In the end, I feel a deeper connection with the land, stopping to hear it speak to me. Again, from Zen Gardening, by A. K. Davidson:

Many Zen gardens are constructed within small contained spaces, such as the Ryōanji garden, which is built on the south side of the abbot’s quarters, with garden walls on the other three sides. These diminutive gardens typically convey important Zen principles such as emptiness (kyo) and infinite space. Emptiness often is expressed as yohaku no bi, literally the “beauty of extra white,” referring to the beauty in blankness or emptiness. “Emptiness is the fountain of infinite possibilities.” Infinite space is especially powerful when expressed within a contained area. “Large revelations often occur in very small places, sometimes as the result of a radical shift in scale and perspective.” Although small Zen gardens may be spaces of revelation, the size of the garden alone does not define it as Zen. From ancient times in China, rocks were afforded a similar respect, as they were understood to contain the essential energy of the earth, the qi (or ch’i, ki in Japanese). These rocks were placed in gardens, first in China and later in Japan, so people could enjoy them and contemplate their power. “The garden thereby becomes a site not only for aesthetic contemplation but also for self-cultivation, since the qi of the rocks will be enhanced by the flows of energy among the other natural components there.”

The design is fluid, and it is evolving. My next steps are finding people who have done landscape water features, finding the sources of boulders, and communicating with the boulders a bit. Stay tuned!

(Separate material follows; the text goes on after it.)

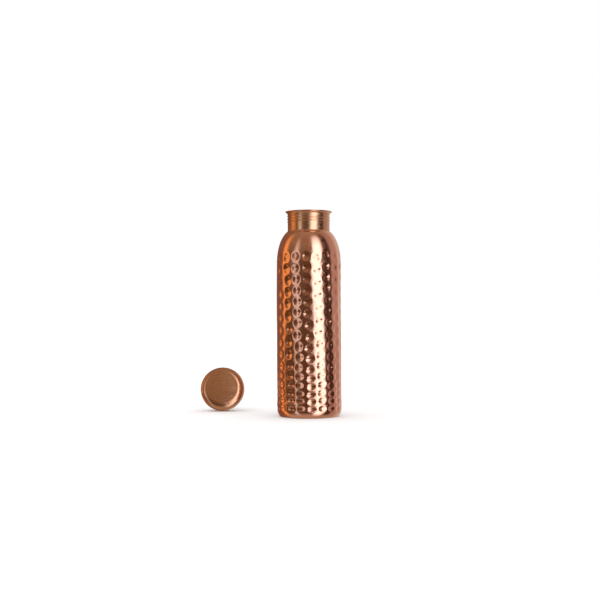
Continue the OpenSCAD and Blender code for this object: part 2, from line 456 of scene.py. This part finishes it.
def wall_outline(off):
    """The wall's outline from its foot to the seam, moved in by off."""
    corner_end = math.asin((CORNER_H - off) / (CORNER_R - off))
    corner = arc(CORNER_CX, CORNER_H, CORNER_R - off, -corner_end, 0, 10)
    last = math.acos((NECK_R - SHOULDER_CX) / SHOULDER_IN)
    shoulder = ellipse(SHOULDER_CX, SHOULDER_Z, SHOULDER_IN, SHOULDER_RISE, last, 48, off)
    shoulder = [p for p in shoulder if p[0] >= NECK_R - MM / 1000]
    straight = spaced([corner[-1], shoulder[0]], WALL_STEP)
    return corner + straight[1:-1] + shoulder


def make_wall(material):
    """The hammered wall, dimpled through, with its turned-in foot."""
    blows = hammer_blows(np.random.default_rng(SEED))
    outer = wall_outline(0)
    inner = wall_outline(SHEET)
    inner = inner[:1] + inner[1:-1:INNER_STRIDE] + inner[-1:]
    foot = [(FOOT_IN_R, SHEET), (FOOT_IN_R, 0)]
    depth = hammered(outer, blows)
    rings = np.concatenate([
        rings_of(outer, WALL_SEGMENTS, side_waves(outer) - depth),
        rings_of(inner, WALL_SEGMENTS, -hammered(inner, blows))[::-1],
        rings_of(foot, WALL_SEGMENTS),
    ])
    plain = np.zeros((len(inner) + len(foot), WALL_SEGMENTS))
    hollow = np.concatenate([depth / DIMPLE_DEPTH, plain])
    wall = skin("bottle_hammered_wall", rings, material, sharp=55, hollow=hollow)
    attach(wall, "bottle")
    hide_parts("body_wall")


# ---------------------------------------------------------------- neck

NECK_SEGMENTS = 240
NECK_STEP = 0.17 * MM
NECK_PHASE = 95 / 360
RIDGE_W = 1.9 * MM
RIDGE_FADE = 0.3


def make_neck(material):
    """The sleeve: rolled thread on both faces, trumpet flare and curled bead."""
    flare_cx = NECK_R + FLARE_R
    flare_mid = FLARE_R + NECK_WALL / 2
    bead_x = flare_cx - flare_mid * math.cos(FLARE_END)
    bead_z = MOUTH_Z - BEAD_R
    flare_z = bead_z - flare_mid * math.sin(FLARE_END)
    outer_end = math.pi - math.radians(53)
    inner_end = math.pi - math.radians(54)

    def face_outline(r, flare_r, end):
        upright = spaced([(r, SPIGOT_Z), (r, flare_z)], NECK_STEP)
        return upright + arc(flare_cx, flare_z, flare_r, math.pi, end, 14)[1:]

    def thread(points, high):
        return helix_rise(points, NECK_SEGMENTS, THREAD_LOW_Z, high,
                          NECK_PHASE, THREAD_DEPTH, RIDGE_W, RIDGE_FADE)

    def bead_angle(point):
        return math.atan2(point[1] - bead_z, point[0] - bead_x)

    outer = face_outline(NECK_R, FLARE_R, outer_end)
    inner = face_outline(NECK_R - NECK_WALL, FLARE_R + NECK_WALL, inner_end)
    bead = arc(bead_x, bead_z, BEAD_R, bead_angle(outer[-1]), bead_angle(inner[-1]), 16)[1:-1]
    rings = np.concatenate([
        rings_of(outer, NECK_SEGMENTS, thread(outer, flare_z + RIDGE_OVER_FLARE)),
        rings_of(bead, NECK_SEGMENTS),
        rings_of(inner, NECK_SEGMENTS, thread(inner, GROOVE_HIGH_Z))[::-1],
    ])
    neck = skin("neck_threaded_sleeve", rings, material, sharp=60)
    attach(neck, "bottle")
    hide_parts("neck_sleeve")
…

I will close with a final quote from Paradise in Plain Sight:

Disagreement is the nature of human delusion, but it is not the nature of nature. The earth does not argue with the sky, the ocean does not resist the rain, and the clouds do not refuse the wind. A single day in the garden will clear your mind of intellectual disturbance. Karen Maezen Miller in Paradise in Plain Sight

I hope to find you in your garden. That is where you will probably find me.